§ **Task details**
Give back exactly the lines from the start of the listing to the line containing "return ends +", inclusive, and nothing beyond them.

## BEGIN Data extract

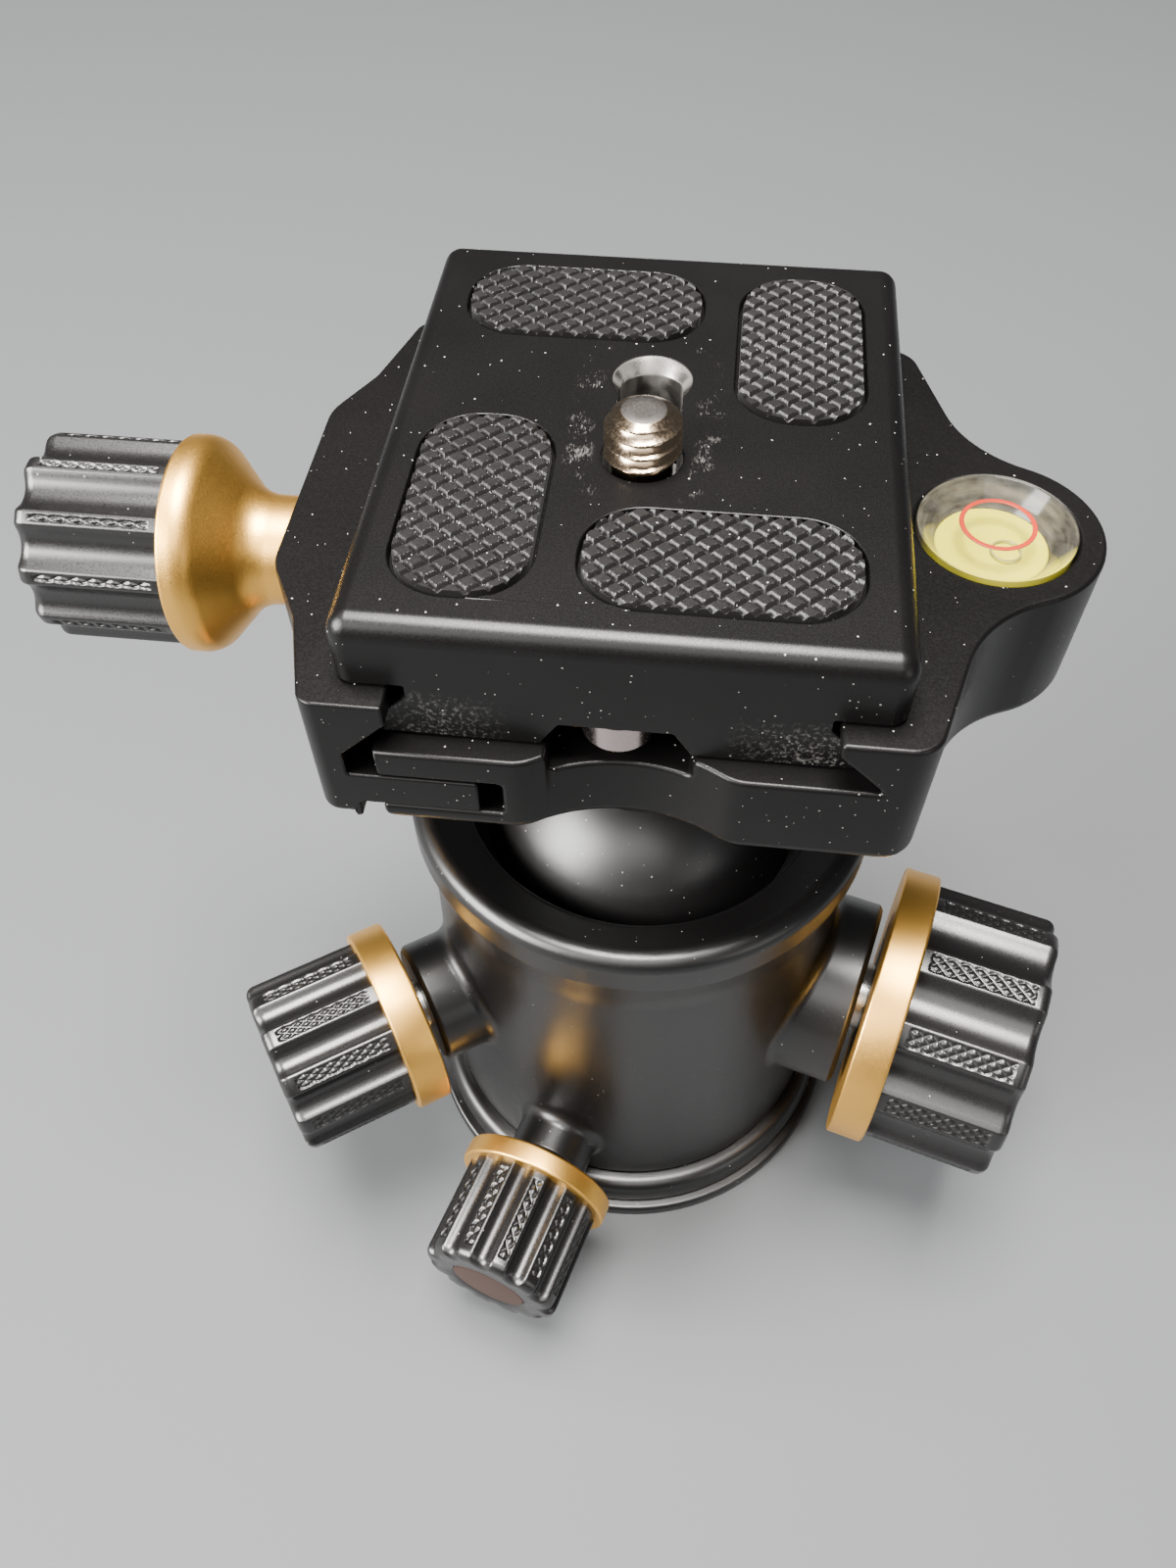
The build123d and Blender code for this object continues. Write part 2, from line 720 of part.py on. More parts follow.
def make_clamp_knob():
    """Draw screw, gold cone, fluted grip and end disc, on -X."""
    place = along_x(0, clamp_y, draw_z)
    face = -jaw_hump_x + run_gap
    cone_end = face + cone_l
    cone = turned([
        (0, face), (cone_neck_r, face), (cone_neck_r, face + cone_neck_l),
        (cone_rim_r, face + cone_rise_l), (cone_rim_r, cone_end), (0, cone_end),
    ], [0, 0, cone_hollow_round, cone_shoulder_round, ring_edge, 0])
    hub_r = clamp_grip_r * hub_share
    cone -= rod(draw_r, 0, cone_end + overrun)
    cone -= rod(hub_r, cone_end - cone_hub_l, cone_end + overrun)
    screw_end = cone_end + clamp_grip_h / 2
    grip = make_grip(
        clamp_grip_r, cone_end, clamp_grip_h, clamp_flutes, clamp_flute_depth,
        clamp_land_share, clamp_turn_share, hub_r, cone_hub_l, draw_r, screw_end,
    )
    grip -= rod(draw_r * screw_head_share, screw_end - screw_head_h, screw_end)
    end = cone_end + clamp_grip_h
    return {
        "draw_screw": place * make_knob_screw(draw_r, -draw_tip_x, screw_end),
        "clamp_knob_cone": place * cone,
        "clamp_knob_grip": place * grip,
        "clamp_knob_end_disc": place * rod(clamp_grip_r * disc_share, end - disc_h, end),
    }


# Quick-release plate

pad_places = {
    "pad_front": (pad_row_x, -pad_row_y, 0),
    "pad_back": (-pad_row_x, pad_row_y, 0),
    "pad_left": (-pad_side_x, -pad_side_y, 90),
    "pad_right": (pad_side_x, pad_side_y, 90),
}


def obround(radius, length, low, high):
    """Slot-shaped solid along Y, from the screw's rest place backwards."""
    ends = rod(radius, low, high) + Pos(0, length, 0) * rod(radius, low, high)
    return ends + block(-radius, radius, 0, length, low, high)


def pad_solid(grow, low, high):
    flat = RectangleRounded(pad_l + 2 * grow, pad_w + 2 * grow, pad_corner + grow)
    return extrude(Pos(0, 0, low) * flat, high - low)


def make_camera_plate():
    slab = extrude(Pos(0, 0, slab_low) * RectangleRounded(plate_w, plate_l, plate_corner), slab_h)
    slab = fillet(edges_at(slab, plate_top_z), plate_round)
    neck, foot = tail_neck_w / 2, tail_w / 2
    neck_z = slab_low - tail_neck_h
    edge_z = plate_low + tail_edge_h
    tail = prism_y([
        (-neck, slab_low), (-neck, neck_z), (-foot, edge_z), (-foot, plate_low),
        (foot, plate_low), (foot, edge_z), (neck, neck_z), (neck, slab_low),
    ], -plate_l / 2, plate_l / 2)
    ceiling = plate_low + channel_depth
    channel = prism_y([
        (-channel_mouth_w / 2, plate_low - overrun), (-channel_mouth_w / 2, plate_low),
        (-channel_w / 2, ceiling), (channel_w / 2, ceiling),
        (channel_mouth_w / 2, plate_low), (channel_mouth_w / 2, plate_low - overrun),
    ], -plate_l / 2 - overrun, plate_l / 2 + overrun)
    plate = slab + tail - channel
    at_screw = Pos(0, screw_y, 0)
    rim = screw_shank_r + slot_side_gap
    plate -= at_screw * obround(screw_head_r + head_side_gap, screw_travel, plate_low - overrun, ledge_low)
    plate -= at_screw * obround(rim, screw_travel, plate_low, plate_top_z + overrun)
    plate -= at_screw * rod(screw_r + entry_side_gap, plate_low, plate_top_z + overrun)
    bevel = turned([
        (0, plate_top_z - slot_bevel_depth), (rim - slot_bevel_shift, plate_top_z - slot_bevel_depth),
        (rim + slot_bevel_w, plate_top_z), (0, plate_top_z),
    ])
    plate -= Pos(0, screw_y + screw_travel + slot_bevel_shift, 0) * bevel
    seat = pad_solid(pad_side_gap, plate_top_z - pad_sink, plate_top_z + overrun)
    for x, y, turn in pad_places.values():
        plate -= Pos(x, y, 0) * Rot(0, 0, turn) * seat
    for side in (-1, 1):
        shank = rod(stop_shank_r, ceiling - overrun, ceiling + stop_shank_l)
        plate -= Pos(0, side * (plate_l / 2 - stop_r), 0) * shank
    return Pos(plate_x, plate_y, 0) * plate


def make_pads():
    low = plate_top_z - pad_sink
    return {
        name: Pos(plate_x + x, plate_y + y, 0) * Rot(0, 0, turn) * pad_solid(0, low, low + pad_h)
        for name, (x, y, turn) in pad_places.items()
    }


def make_stop_pins():
    ceiling = plate_low + channel_depth
    pin = rod(stop_r, plate_low - stop_drop, ceiling)
    pin = chamfer(edges_at(pin, plate_low - stop_drop), stop_edge)
    pin += rod(stop_shank_r, ceiling, ceiling + stop_shank_l)
    at_end = plate_l / 2 - stop_r
    pair = [Pos(plate_x, plate_y + side * at_end, 0) * pin for side in (-1, 1)]
    return Compound(children=pair)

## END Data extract

§ **Task output**
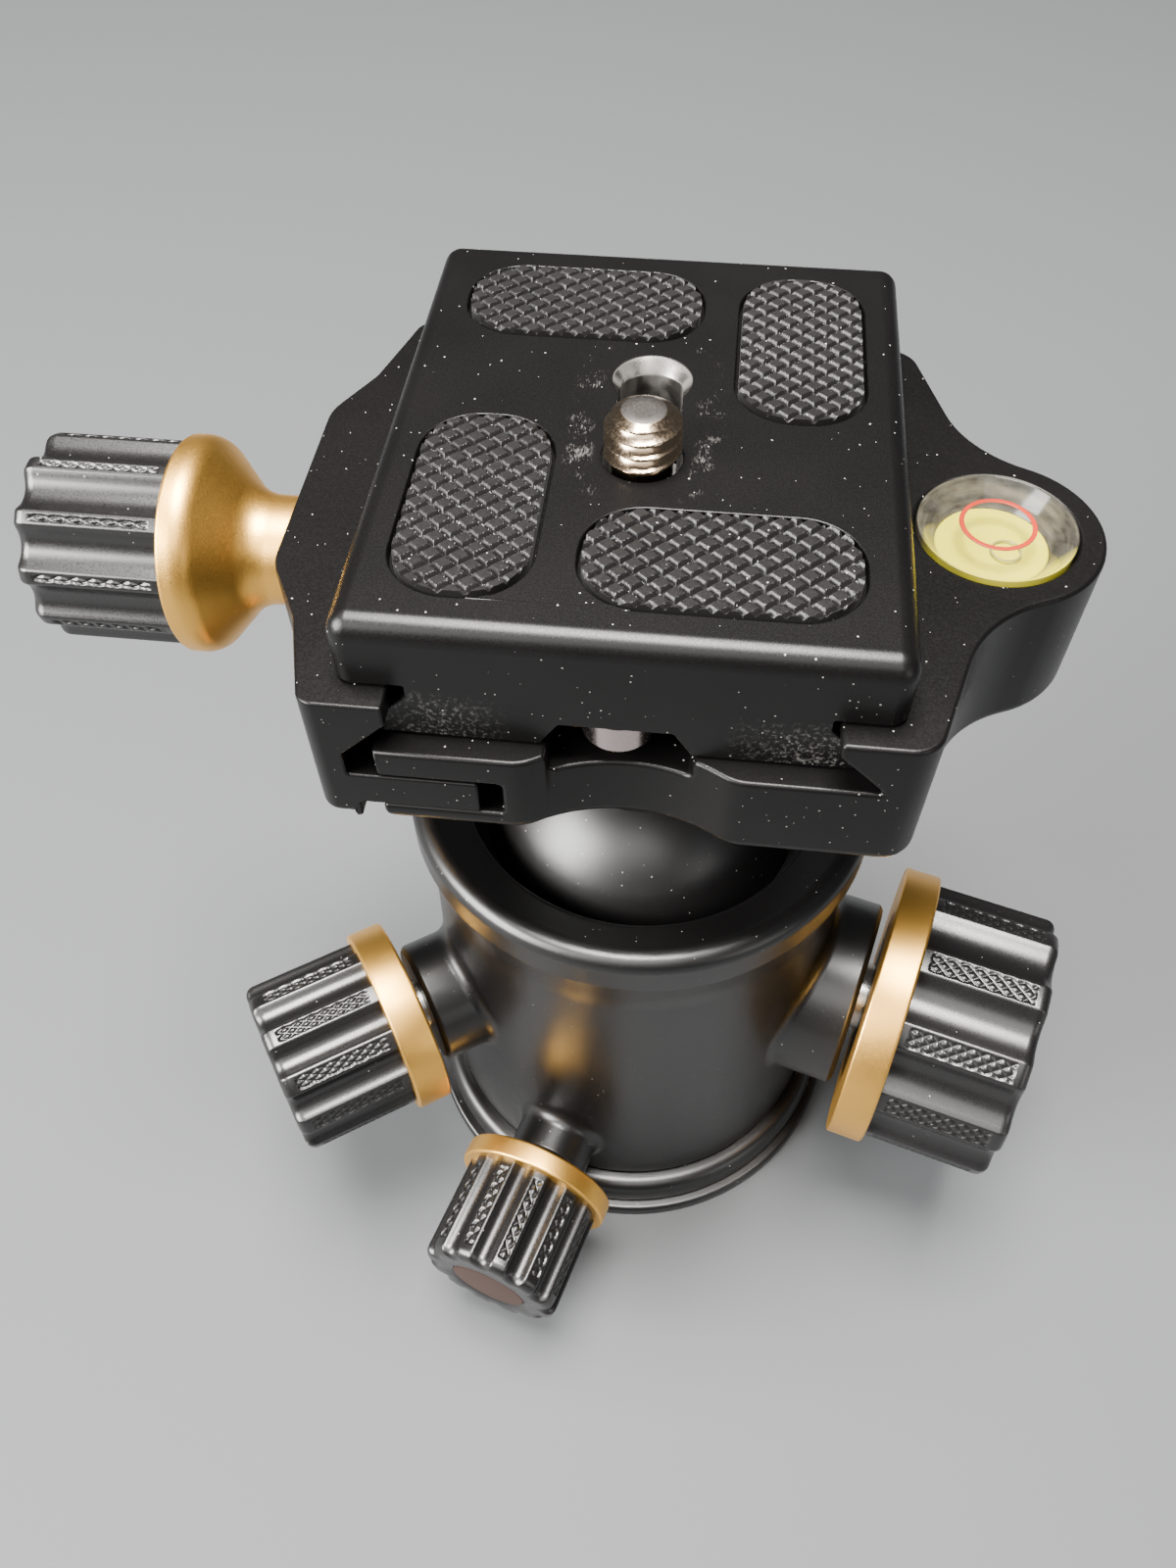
The build123d and Blender code for this object continues. Write part 2, from line 720 of part.py on. More parts follow.
def make_clamp_knob():
    """Draw screw, gold cone, fluted grip and end disc, on -X."""
    place = along_x(0, clamp_y, draw_z)
    face = -jaw_hump_x + run_gap
    cone_end = face + cone_l
    cone = turned([
        (0, face), (cone_neck_r, face), (cone_neck_r, face + cone_neck_l),
        (cone_rim_r, face + cone_rise_l), (cone_rim_r, cone_end), (0, cone_end),
    ], [0, 0, cone_hollow_round, cone_shoulder_round, ring_edge, 0])
    hub_r = clamp_grip_r * hub_share
    cone -= rod(draw_r, 0, cone_end + overrun)
    cone -= rod(hub_r, cone_end - cone_hub_l, cone_end + overrun)
    screw_end = cone_end + clamp_grip_h / 2
    grip = make_grip(
        clamp_grip_r, cone_end, clamp_grip_h, clamp_flutes, clamp_flute_depth,
        clamp_land_share, clamp_turn_share, hub_r, cone_hub_l, draw_r, screw_end,
    )
    grip -= rod(draw_r * screw_head_share, screw_end - screw_head_h, screw_end)
    end = cone_end + clamp_grip_h
    return {
        "draw_screw": place * make_knob_screw(draw_r, -draw_tip_x, screw_end),
        "clamp_knob_cone": place * cone,
        "clamp_knob_grip": place * grip,
        "clamp_knob_end_disc": place * rod(clamp_grip_r * disc_share, end - disc_h, end),
    }


# Quick-release plate

pad_places = {
    "pad_front": (pad_row_x, -pad_row_y, 0),
    "pad_back": (-pad_row_x, pad_row_y, 0),
    "pad_left": (-pad_side_x, -pad_side_y, 90),
    "pad_right": (pad_side_x, pad_side_y, 90),
}


def obround(radius, length, low, high):
    """Slot-shaped solid along Y, from the screw's rest place backwards."""
    ends = rod(radius, low, high) + Pos(0, length, 0) * rod(radius, low, high)
    return ends + block(-radius, radius, 0, length, low, high)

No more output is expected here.